THE TASK
Your task is to repeat all of the material exactly.

SOURCE EXCERPT
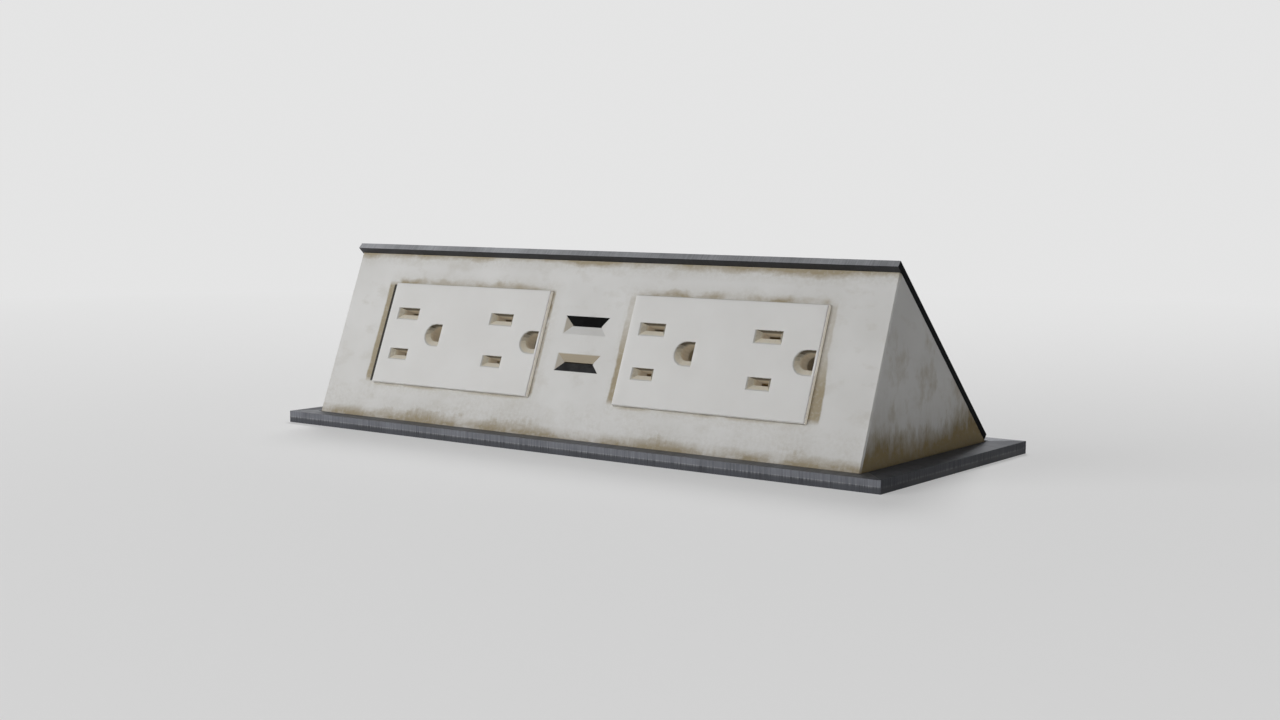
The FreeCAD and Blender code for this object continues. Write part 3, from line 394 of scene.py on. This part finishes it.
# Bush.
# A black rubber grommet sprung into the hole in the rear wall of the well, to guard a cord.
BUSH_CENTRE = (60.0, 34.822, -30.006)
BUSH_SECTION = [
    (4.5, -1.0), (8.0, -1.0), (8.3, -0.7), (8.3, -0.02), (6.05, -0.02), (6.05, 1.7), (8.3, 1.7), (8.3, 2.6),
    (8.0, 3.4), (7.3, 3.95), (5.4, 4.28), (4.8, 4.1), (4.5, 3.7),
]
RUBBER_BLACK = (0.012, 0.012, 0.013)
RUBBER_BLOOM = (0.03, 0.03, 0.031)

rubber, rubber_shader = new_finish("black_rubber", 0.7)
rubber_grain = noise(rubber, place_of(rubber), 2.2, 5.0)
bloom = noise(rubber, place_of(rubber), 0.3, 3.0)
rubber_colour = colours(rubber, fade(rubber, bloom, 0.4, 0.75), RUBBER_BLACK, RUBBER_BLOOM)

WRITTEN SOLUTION
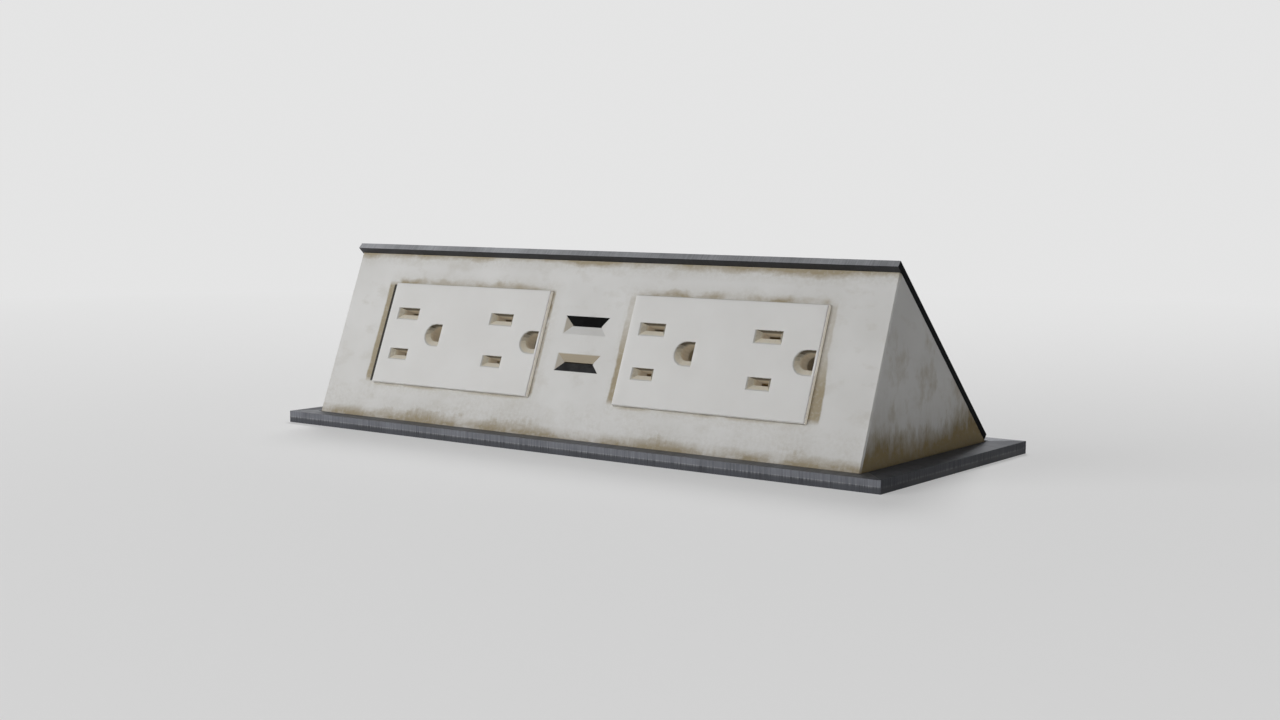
The FreeCAD and Blender code for this object continues. Write part 3, from line 394 of scene.py on. This part finishes it.
# Bush.
# A black rubber grommet sprung into the hole in the rear wall of the well, to guard a cord.
BUSH_CENTRE = (60.0, 34.822, -30.006)
BUSH_SECTION = [
    (4.5, -1.0), (8.0, -1.0), (8.3, -0.7), (8.3, -0.02), (6.05, -0.02), (6.05, 1.7), (8.3, 1.7), (8.3, 2.6),
    (8.0, 3.4), (7.3, 3.95), (5.4, 4.28), (4.8, 4.1), (4.5, 3.7),
]
RUBBER_BLACK = (0.012, 0.012, 0.013)
RUBBER_BLOOM = (0.03, 0.03, 0.031)

rubber, rubber_shader = new_finish("black_rubber", 0.7)
rubber_grain = noise(rubber, place_of(rubber), 2.2, 5.0)
bloom = noise(rubber, place_of(rubber), 0.3, 3.0)
rubber_colour = colours(rubber, fade(rubber, bloom, 0.4, 0.75), RUBBER_BLACK, RUBBER_BLOOM)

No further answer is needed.